- [What to produce]: Identify each line below containing the string "depsgraph" and copy it.
-- Begin Data provided --
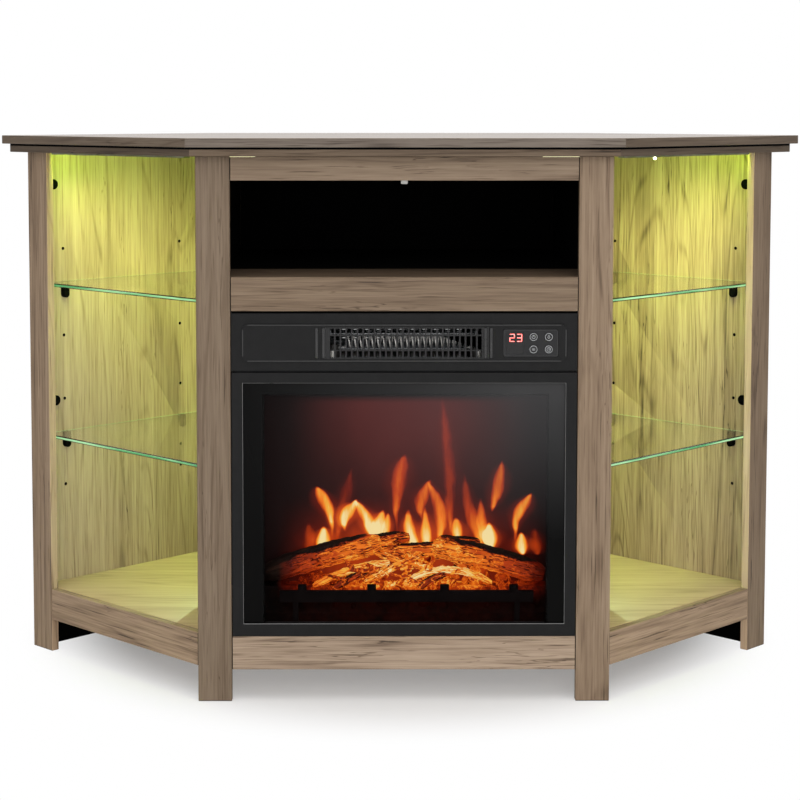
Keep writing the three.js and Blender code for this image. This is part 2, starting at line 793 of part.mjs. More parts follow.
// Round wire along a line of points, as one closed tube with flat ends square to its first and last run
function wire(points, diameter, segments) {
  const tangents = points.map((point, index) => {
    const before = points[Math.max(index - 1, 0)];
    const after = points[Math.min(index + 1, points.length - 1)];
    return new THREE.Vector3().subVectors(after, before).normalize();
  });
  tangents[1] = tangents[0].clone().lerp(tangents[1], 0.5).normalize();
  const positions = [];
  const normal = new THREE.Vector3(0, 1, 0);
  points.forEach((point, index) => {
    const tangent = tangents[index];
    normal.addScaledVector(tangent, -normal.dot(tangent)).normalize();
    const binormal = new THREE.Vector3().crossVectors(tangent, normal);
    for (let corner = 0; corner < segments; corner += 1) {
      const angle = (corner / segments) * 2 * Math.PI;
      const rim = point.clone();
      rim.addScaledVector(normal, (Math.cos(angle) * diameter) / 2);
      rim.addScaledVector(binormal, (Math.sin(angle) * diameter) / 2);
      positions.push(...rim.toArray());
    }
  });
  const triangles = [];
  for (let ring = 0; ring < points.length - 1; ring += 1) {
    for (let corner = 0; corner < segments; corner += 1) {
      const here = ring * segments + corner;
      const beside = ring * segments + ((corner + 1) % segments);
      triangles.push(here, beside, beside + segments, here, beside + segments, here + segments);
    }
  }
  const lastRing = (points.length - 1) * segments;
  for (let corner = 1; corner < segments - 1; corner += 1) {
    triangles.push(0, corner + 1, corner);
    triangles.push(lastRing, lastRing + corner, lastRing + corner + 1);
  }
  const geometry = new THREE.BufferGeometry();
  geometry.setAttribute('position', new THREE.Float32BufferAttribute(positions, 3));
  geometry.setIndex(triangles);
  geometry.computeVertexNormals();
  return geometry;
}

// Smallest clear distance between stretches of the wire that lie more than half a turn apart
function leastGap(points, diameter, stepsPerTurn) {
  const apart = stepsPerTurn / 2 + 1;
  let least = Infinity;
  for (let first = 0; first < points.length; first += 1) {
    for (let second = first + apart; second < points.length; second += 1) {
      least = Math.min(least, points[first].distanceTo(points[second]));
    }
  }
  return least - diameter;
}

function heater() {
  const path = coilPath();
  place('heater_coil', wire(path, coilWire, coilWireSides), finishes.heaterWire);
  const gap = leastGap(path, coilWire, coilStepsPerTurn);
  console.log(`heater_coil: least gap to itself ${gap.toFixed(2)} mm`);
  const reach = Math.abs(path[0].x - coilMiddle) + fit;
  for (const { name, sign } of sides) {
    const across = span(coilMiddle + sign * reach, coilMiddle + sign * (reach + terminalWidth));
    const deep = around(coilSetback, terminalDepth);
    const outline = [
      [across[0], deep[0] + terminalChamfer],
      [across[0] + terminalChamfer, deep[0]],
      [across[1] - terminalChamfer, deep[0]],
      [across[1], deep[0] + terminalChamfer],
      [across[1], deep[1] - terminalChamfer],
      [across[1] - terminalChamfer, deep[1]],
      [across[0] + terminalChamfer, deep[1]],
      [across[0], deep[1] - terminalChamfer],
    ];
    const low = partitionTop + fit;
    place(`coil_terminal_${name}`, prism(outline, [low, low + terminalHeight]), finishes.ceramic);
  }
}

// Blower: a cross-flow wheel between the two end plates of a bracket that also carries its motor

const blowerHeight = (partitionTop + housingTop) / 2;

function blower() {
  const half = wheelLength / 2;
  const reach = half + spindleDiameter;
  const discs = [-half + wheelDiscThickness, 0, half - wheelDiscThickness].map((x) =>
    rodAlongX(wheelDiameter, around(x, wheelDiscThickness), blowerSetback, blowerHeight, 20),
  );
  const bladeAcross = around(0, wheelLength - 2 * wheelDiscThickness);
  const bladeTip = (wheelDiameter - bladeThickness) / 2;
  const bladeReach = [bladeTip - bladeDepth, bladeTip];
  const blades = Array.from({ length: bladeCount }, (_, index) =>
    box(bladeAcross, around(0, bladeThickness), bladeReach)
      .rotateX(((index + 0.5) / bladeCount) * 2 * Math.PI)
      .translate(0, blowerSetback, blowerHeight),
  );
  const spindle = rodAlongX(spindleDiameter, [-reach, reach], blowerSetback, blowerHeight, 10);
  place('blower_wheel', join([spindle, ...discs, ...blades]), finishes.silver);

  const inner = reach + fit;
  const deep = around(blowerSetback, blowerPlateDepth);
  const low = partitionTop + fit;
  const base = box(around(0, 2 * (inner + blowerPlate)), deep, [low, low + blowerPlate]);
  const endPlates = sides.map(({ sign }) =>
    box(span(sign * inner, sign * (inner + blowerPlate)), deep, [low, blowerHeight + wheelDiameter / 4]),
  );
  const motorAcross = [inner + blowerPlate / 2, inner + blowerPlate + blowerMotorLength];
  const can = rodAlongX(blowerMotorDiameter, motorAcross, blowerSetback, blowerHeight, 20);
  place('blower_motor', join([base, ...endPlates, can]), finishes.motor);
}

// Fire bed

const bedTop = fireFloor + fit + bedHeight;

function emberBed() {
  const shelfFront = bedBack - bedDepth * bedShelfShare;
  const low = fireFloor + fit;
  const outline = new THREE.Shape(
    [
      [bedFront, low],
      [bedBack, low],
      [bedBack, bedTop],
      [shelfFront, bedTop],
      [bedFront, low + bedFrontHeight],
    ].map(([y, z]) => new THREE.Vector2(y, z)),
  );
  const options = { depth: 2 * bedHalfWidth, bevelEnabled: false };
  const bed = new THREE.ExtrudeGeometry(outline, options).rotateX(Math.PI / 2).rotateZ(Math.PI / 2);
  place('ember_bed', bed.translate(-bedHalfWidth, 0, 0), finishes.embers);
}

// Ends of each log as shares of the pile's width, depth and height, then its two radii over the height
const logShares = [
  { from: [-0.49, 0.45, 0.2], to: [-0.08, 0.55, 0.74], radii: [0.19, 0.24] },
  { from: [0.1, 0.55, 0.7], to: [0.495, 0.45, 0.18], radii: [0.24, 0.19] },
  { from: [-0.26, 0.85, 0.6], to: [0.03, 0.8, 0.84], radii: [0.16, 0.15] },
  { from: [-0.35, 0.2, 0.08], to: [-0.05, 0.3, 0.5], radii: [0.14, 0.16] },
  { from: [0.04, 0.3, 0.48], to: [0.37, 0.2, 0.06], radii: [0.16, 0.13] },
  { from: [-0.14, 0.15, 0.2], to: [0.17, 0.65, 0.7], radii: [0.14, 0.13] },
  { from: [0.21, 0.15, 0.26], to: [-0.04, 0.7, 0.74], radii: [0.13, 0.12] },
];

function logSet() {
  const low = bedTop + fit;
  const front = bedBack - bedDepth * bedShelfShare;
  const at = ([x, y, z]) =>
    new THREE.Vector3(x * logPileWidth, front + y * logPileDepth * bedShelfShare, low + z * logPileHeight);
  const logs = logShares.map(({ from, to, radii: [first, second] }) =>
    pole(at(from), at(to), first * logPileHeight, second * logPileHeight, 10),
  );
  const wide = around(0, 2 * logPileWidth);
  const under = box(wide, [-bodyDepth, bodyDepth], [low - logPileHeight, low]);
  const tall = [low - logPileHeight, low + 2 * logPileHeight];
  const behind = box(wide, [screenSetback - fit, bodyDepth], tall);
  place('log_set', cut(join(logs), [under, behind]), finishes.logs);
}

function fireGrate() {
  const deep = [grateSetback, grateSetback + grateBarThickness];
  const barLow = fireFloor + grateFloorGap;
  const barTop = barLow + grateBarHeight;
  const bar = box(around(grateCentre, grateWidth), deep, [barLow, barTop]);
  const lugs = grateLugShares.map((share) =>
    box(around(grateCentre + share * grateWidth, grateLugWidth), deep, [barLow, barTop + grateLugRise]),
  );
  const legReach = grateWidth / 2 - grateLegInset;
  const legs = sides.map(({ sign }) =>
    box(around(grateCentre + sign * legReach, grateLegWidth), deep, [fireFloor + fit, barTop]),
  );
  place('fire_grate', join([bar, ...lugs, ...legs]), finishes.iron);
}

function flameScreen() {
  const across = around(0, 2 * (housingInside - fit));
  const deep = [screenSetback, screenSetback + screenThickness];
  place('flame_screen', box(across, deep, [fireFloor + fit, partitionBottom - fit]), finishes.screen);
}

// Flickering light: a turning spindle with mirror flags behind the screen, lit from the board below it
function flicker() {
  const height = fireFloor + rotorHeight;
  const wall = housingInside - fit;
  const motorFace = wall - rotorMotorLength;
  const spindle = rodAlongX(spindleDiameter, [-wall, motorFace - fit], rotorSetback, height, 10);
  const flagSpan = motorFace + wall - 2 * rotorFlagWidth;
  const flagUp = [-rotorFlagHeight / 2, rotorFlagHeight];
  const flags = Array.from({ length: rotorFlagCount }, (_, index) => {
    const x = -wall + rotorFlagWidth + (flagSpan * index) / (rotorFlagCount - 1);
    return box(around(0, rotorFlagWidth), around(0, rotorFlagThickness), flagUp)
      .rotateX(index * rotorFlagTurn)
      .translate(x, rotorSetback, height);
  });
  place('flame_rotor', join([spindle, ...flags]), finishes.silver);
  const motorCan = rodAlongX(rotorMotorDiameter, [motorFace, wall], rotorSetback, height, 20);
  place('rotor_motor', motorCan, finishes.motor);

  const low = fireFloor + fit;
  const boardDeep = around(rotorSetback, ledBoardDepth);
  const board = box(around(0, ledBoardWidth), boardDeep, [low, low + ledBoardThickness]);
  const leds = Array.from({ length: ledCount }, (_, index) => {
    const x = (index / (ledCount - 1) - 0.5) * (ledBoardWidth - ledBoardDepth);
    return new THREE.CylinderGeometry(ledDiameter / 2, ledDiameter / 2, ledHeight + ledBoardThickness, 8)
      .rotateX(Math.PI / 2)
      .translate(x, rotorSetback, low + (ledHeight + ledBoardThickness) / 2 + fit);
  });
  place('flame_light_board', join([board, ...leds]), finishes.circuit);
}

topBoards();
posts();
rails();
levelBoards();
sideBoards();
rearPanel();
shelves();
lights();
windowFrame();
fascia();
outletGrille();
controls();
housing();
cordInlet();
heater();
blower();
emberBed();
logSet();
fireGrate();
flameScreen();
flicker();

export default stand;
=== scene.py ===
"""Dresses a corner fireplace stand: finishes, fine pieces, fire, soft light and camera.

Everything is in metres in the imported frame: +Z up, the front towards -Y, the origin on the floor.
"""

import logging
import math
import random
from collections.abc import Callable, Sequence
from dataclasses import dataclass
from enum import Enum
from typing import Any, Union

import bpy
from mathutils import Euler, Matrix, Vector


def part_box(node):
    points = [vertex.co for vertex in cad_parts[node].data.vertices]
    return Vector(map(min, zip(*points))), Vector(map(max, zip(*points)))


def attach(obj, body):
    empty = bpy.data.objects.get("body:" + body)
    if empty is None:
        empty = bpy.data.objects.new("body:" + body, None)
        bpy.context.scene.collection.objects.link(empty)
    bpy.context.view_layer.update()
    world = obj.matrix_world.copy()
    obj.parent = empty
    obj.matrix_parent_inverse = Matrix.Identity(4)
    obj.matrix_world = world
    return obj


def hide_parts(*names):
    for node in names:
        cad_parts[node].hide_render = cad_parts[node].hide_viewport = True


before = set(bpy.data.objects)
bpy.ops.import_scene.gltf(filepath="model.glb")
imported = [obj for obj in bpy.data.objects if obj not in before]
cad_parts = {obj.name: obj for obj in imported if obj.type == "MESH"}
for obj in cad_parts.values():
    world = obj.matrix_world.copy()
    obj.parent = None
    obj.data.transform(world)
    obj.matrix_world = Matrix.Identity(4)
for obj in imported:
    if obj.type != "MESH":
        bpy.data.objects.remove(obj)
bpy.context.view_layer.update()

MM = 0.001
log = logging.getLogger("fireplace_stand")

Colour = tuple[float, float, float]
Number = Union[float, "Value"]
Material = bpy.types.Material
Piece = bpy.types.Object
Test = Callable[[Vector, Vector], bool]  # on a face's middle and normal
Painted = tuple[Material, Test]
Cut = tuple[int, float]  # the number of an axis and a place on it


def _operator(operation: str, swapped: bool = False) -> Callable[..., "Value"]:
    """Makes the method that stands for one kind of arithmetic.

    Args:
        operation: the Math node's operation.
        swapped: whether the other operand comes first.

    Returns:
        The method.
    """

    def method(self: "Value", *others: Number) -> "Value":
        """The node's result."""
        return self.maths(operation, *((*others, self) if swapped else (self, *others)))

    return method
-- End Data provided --
-- Begin Data provided --
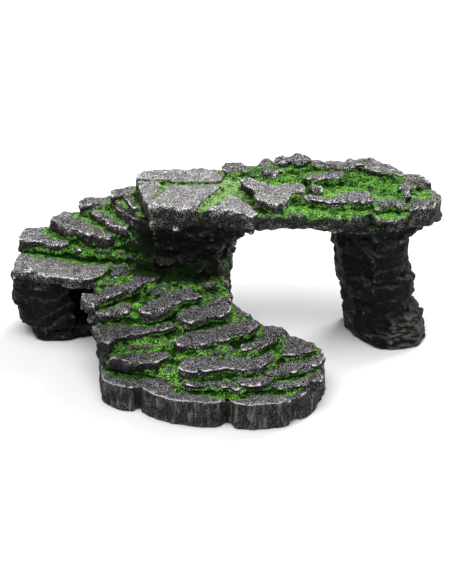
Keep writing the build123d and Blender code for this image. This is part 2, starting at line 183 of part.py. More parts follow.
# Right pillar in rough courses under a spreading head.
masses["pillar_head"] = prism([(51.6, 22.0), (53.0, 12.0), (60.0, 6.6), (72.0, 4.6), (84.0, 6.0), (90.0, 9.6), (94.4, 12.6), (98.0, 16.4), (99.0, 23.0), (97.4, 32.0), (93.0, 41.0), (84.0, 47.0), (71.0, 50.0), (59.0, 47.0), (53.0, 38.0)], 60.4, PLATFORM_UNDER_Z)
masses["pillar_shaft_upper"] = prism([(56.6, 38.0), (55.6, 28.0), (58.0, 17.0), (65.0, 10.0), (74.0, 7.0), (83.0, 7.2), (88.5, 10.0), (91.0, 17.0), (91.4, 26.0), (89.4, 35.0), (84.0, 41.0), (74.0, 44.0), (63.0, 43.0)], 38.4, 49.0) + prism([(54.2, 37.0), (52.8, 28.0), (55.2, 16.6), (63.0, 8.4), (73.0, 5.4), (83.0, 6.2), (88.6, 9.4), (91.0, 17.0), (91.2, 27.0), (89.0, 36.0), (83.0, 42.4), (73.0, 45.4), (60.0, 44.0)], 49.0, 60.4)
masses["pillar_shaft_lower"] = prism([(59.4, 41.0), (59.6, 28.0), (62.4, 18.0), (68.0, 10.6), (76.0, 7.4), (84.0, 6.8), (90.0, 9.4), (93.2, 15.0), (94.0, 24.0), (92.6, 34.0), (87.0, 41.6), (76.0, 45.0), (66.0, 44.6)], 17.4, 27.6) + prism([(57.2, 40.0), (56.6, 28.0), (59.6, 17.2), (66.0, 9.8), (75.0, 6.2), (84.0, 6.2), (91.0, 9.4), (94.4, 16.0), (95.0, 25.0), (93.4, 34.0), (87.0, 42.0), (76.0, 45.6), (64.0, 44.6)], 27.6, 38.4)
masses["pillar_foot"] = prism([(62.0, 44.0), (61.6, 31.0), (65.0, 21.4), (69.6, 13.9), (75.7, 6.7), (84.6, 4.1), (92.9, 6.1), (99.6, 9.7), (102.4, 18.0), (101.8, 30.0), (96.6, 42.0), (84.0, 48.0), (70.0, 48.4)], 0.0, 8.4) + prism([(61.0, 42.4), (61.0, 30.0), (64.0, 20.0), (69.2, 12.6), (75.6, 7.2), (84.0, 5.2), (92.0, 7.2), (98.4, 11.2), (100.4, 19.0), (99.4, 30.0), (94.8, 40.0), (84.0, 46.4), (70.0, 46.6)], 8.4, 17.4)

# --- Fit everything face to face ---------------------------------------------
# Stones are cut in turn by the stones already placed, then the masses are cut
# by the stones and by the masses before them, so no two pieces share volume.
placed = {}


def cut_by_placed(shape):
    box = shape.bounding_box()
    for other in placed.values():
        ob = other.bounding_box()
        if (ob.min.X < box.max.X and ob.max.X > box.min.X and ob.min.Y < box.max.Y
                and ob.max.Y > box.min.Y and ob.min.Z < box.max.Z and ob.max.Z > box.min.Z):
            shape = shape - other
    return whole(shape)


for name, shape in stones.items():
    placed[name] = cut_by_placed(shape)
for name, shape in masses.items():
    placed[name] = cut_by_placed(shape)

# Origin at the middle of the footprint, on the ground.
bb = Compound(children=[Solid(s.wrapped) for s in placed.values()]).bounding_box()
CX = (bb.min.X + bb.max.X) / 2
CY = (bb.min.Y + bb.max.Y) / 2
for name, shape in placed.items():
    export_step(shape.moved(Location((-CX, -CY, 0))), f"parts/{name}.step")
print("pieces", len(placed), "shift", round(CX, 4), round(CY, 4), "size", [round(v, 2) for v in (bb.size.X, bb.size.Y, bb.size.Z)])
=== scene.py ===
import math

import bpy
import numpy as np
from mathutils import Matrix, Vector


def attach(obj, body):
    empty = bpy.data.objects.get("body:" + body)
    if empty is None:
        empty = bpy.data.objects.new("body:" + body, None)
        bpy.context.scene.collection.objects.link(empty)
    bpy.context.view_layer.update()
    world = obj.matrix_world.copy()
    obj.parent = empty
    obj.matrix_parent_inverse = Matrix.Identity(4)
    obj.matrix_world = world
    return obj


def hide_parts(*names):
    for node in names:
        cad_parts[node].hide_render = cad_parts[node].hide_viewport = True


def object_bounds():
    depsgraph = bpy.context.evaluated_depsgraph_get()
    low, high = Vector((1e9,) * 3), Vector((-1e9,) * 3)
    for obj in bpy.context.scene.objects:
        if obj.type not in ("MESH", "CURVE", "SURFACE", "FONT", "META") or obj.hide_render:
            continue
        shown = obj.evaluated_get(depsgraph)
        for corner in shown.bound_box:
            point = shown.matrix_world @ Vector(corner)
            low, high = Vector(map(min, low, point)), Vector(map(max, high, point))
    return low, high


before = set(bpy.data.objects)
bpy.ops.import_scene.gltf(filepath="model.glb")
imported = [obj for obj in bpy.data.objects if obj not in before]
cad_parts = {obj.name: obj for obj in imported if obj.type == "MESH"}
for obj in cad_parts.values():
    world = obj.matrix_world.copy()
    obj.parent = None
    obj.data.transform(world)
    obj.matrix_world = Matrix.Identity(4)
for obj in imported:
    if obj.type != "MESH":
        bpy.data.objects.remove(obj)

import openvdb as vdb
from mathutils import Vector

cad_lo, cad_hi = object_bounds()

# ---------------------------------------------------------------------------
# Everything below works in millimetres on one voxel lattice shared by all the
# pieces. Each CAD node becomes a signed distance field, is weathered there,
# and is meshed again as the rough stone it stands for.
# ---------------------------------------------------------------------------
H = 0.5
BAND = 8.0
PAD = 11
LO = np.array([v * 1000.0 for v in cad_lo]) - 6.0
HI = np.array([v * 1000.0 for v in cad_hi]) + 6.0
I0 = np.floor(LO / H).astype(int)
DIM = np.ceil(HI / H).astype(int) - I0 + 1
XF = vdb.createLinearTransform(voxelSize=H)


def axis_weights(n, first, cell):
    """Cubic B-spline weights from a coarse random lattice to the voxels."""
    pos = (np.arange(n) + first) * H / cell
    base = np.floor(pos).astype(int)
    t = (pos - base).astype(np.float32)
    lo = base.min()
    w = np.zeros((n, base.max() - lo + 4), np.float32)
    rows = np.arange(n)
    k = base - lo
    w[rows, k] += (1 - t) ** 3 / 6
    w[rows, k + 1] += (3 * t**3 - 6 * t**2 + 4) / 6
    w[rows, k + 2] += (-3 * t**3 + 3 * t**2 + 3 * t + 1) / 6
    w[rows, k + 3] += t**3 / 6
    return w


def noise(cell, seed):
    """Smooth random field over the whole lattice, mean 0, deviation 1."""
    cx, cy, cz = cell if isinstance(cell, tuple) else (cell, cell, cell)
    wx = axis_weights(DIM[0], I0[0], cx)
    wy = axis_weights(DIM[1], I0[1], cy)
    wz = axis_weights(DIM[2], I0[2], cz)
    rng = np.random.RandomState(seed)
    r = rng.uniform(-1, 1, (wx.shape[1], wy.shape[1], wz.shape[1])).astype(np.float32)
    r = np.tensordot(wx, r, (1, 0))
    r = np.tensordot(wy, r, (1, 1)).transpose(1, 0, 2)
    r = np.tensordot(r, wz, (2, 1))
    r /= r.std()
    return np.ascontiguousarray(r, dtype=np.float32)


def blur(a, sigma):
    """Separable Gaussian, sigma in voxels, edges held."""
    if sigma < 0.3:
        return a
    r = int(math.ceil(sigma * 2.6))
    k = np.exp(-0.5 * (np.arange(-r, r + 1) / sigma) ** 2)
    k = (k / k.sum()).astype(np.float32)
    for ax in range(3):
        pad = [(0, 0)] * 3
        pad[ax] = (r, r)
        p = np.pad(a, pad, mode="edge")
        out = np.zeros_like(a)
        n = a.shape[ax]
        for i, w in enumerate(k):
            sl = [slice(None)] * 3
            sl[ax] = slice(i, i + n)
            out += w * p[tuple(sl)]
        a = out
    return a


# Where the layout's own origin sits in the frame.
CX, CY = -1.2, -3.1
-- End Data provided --
- [Task result]:
    depsgraph = bpy.context.evaluated_depsgraph_get()
        shown = obj.evaluated_get(depsgraph)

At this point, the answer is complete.